:: Goal of the exercise ::
Please copy all the lines that follow, word for word.

═══ Source excerpt ═══

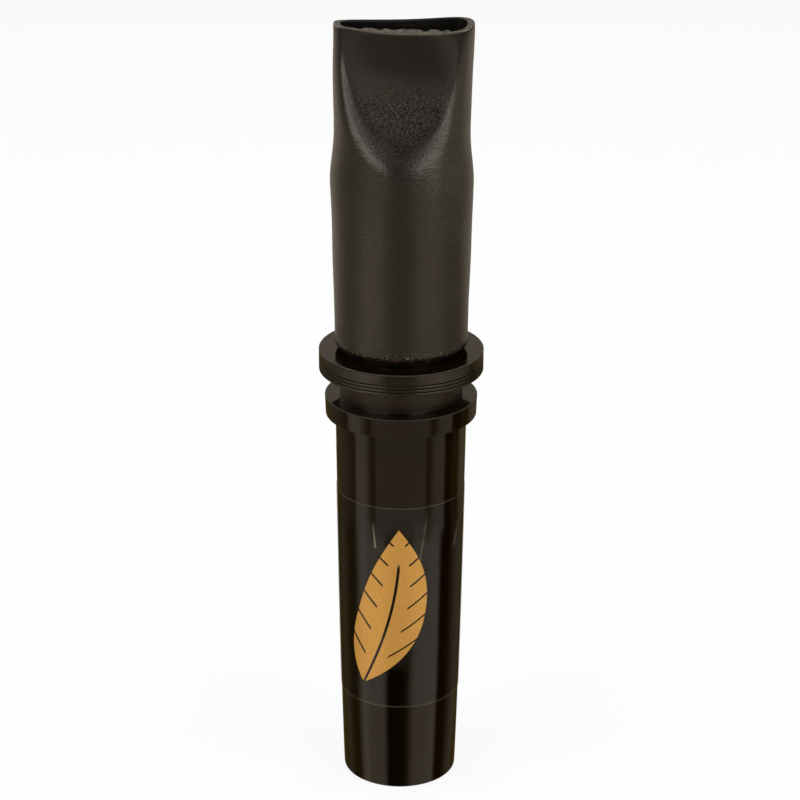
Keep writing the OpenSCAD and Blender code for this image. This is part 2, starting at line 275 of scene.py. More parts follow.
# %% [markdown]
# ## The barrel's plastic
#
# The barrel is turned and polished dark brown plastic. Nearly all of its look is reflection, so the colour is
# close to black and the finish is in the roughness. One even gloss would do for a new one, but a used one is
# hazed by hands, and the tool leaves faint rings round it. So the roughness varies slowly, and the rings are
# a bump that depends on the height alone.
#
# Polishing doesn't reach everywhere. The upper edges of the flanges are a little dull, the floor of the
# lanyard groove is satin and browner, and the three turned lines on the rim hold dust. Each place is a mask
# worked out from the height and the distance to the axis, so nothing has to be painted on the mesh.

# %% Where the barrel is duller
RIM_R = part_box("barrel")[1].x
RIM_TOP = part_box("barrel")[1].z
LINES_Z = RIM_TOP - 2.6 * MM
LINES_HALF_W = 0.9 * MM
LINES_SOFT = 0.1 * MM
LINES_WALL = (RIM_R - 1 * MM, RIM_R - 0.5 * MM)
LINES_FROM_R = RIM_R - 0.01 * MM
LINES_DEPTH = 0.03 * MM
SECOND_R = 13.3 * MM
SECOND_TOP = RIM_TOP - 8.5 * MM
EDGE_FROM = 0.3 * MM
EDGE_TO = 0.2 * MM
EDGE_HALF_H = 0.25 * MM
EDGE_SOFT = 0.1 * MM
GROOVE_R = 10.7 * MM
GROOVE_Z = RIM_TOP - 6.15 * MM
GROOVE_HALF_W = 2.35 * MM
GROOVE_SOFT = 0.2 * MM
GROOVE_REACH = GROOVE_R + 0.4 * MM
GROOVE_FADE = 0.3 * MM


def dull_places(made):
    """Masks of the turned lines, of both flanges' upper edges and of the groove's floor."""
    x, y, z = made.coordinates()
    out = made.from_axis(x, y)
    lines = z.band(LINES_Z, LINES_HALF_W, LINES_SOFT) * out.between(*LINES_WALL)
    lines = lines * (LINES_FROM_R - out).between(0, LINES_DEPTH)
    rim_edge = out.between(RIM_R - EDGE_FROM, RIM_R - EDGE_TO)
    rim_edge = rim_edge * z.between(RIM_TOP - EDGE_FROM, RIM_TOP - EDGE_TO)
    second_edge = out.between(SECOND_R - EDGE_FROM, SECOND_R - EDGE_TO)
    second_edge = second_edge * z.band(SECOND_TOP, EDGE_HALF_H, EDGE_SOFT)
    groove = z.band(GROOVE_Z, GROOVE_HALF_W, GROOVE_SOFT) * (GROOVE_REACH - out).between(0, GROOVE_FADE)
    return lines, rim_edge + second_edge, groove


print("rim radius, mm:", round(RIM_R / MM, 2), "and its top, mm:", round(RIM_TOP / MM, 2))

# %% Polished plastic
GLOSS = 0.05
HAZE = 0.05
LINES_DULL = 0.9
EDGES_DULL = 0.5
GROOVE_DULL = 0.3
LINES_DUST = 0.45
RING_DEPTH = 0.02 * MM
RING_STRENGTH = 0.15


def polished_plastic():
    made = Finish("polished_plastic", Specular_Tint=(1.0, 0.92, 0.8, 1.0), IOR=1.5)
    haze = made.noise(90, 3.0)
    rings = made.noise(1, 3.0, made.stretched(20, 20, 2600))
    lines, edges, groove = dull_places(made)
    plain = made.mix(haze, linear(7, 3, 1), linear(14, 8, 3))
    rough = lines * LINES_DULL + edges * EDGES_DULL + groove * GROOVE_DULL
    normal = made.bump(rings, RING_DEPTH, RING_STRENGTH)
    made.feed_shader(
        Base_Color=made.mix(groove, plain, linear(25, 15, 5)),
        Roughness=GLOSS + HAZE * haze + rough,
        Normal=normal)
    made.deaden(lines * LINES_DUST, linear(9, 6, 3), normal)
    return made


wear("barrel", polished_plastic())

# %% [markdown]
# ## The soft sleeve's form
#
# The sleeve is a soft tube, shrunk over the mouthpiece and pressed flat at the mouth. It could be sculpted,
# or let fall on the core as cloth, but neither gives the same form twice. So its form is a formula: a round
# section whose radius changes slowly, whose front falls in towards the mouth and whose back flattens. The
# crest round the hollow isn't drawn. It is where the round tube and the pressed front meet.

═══

:: Finished exercise ::
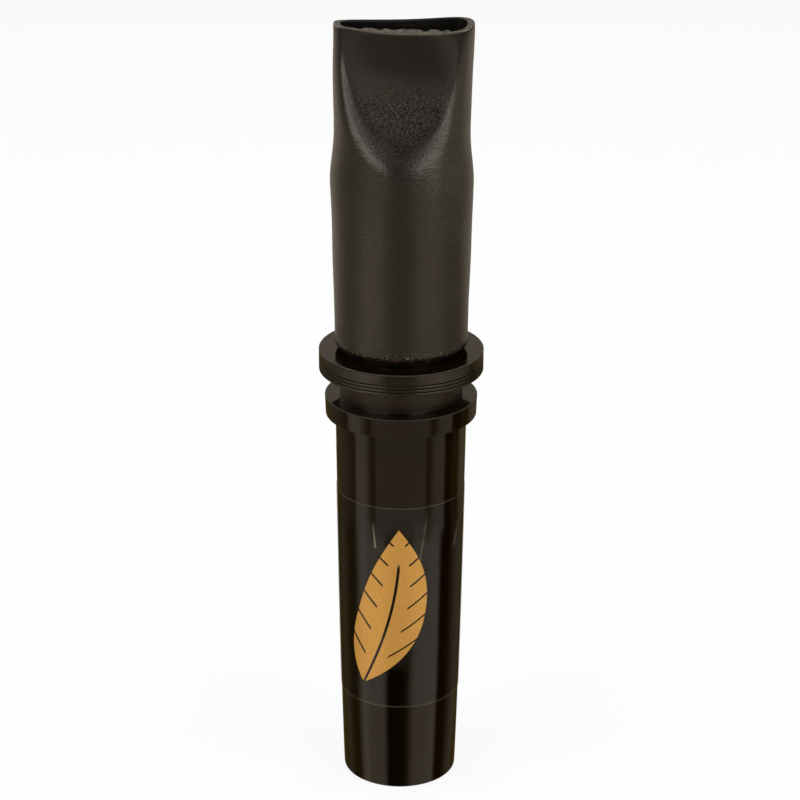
Keep writing the OpenSCAD and Blender code for this image. This is part 2, starting at line 275 of scene.py. More parts follow.
# %% [markdown]
# ## The barrel's plastic
#
# The barrel is turned and polished dark brown plastic. Nearly all of its look is reflection, so the colour is
# close to black and the finish is in the roughness. One even gloss would do for a new one, but a used one is
# hazed by hands, and the tool leaves faint rings round it. So the roughness varies slowly, and the rings are
# a bump that depends on the height alone.
#
# Polishing doesn't reach everywhere. The upper edges of the flanges are a little dull, the floor of the
# lanyard groove is satin and browner, and the three turned lines on the rim hold dust. Each place is a mask
# worked out from the height and the distance to the axis, so nothing has to be painted on the mesh.

# %% Where the barrel is duller
RIM_R = part_box("barrel")[1].x
RIM_TOP = part_box("barrel")[1].z
LINES_Z = RIM_TOP - 2.6 * MM
LINES_HALF_W = 0.9 * MM
LINES_SOFT = 0.1 * MM
LINES_WALL = (RIM_R - 1 * MM, RIM_R - 0.5 * MM)
LINES_FROM_R = RIM_R - 0.01 * MM
LINES_DEPTH = 0.03 * MM
SECOND_R = 13.3 * MM
SECOND_TOP = RIM_TOP - 8.5 * MM
EDGE_FROM = 0.3 * MM
EDGE_TO = 0.2 * MM
EDGE_HALF_H = 0.25 * MM
EDGE_SOFT = 0.1 * MM
GROOVE_R = 10.7 * MM
GROOVE_Z = RIM_TOP - 6.15 * MM
GROOVE_HALF_W = 2.35 * MM
GROOVE_SOFT = 0.2 * MM
GROOVE_REACH = GROOVE_R + 0.4 * MM
GROOVE_FADE = 0.3 * MM


def dull_places(made):
    """Masks of the turned lines, of both flanges' upper edges and of the groove's floor."""
    x, y, z = made.coordinates()
    out = made.from_axis(x, y)
    lines = z.band(LINES_Z, LINES_HALF_W, LINES_SOFT) * out.between(*LINES_WALL)
    lines = lines * (LINES_FROM_R - out).between(0, LINES_DEPTH)
    rim_edge = out.between(RIM_R - EDGE_FROM, RIM_R - EDGE_TO)
    rim_edge = rim_edge * z.between(RIM_TOP - EDGE_FROM, RIM_TOP - EDGE_TO)
    second_edge = out.between(SECOND_R - EDGE_FROM, SECOND_R - EDGE_TO)
    second_edge = second_edge * z.band(SECOND_TOP, EDGE_HALF_H, EDGE_SOFT)
    groove = z.band(GROOVE_Z, GROOVE_HALF_W, GROOVE_SOFT) * (GROOVE_REACH - out).between(0, GROOVE_FADE)
    return lines, rim_edge + second_edge, groove


print("rim radius, mm:", round(RIM_R / MM, 2), "and its top, mm:", round(RIM_TOP / MM, 2))

# %% Polished plastic
GLOSS = 0.05
HAZE = 0.05
LINES_DULL = 0.9
EDGES_DULL = 0.5
GROOVE_DULL = 0.3
LINES_DUST = 0.45
RING_DEPTH = 0.02 * MM
RING_STRENGTH = 0.15


def polished_plastic():
    made = Finish("polished_plastic", Specular_Tint=(1.0, 0.92, 0.8, 1.0), IOR=1.5)
    haze = made.noise(90, 3.0)
    rings = made.noise(1, 3.0, made.stretched(20, 20, 2600))
    lines, edges, groove = dull_places(made)
    plain = made.mix(haze, linear(7, 3, 1), linear(14, 8, 3))
    rough = lines * LINES_DULL + edges * EDGES_DULL + groove * GROOVE_DULL
    normal = made.bump(rings, RING_DEPTH, RING_STRENGTH)
    made.feed_shader(
        Base_Color=made.mix(groove, plain, linear(25, 15, 5)),
        Roughness=GLOSS + HAZE * haze + rough,
        Normal=normal)
    made.deaden(lines * LINES_DUST, linear(9, 6, 3), normal)
    return made


wear("barrel", polished_plastic())

# %% [markdown]
# ## The soft sleeve's form
#
# The sleeve is a soft tube, shrunk over the mouthpiece and pressed flat at the mouth. It could be sculpted,
# or let fall on the core as cloth, but neither gives the same form twice. So its form is a formula: a round
# section whose radius changes slowly, whose front falls in towards the mouth and whose back flattens. The
# crest round the hollow isn't drawn. It is where the round tube and the pressed front meet.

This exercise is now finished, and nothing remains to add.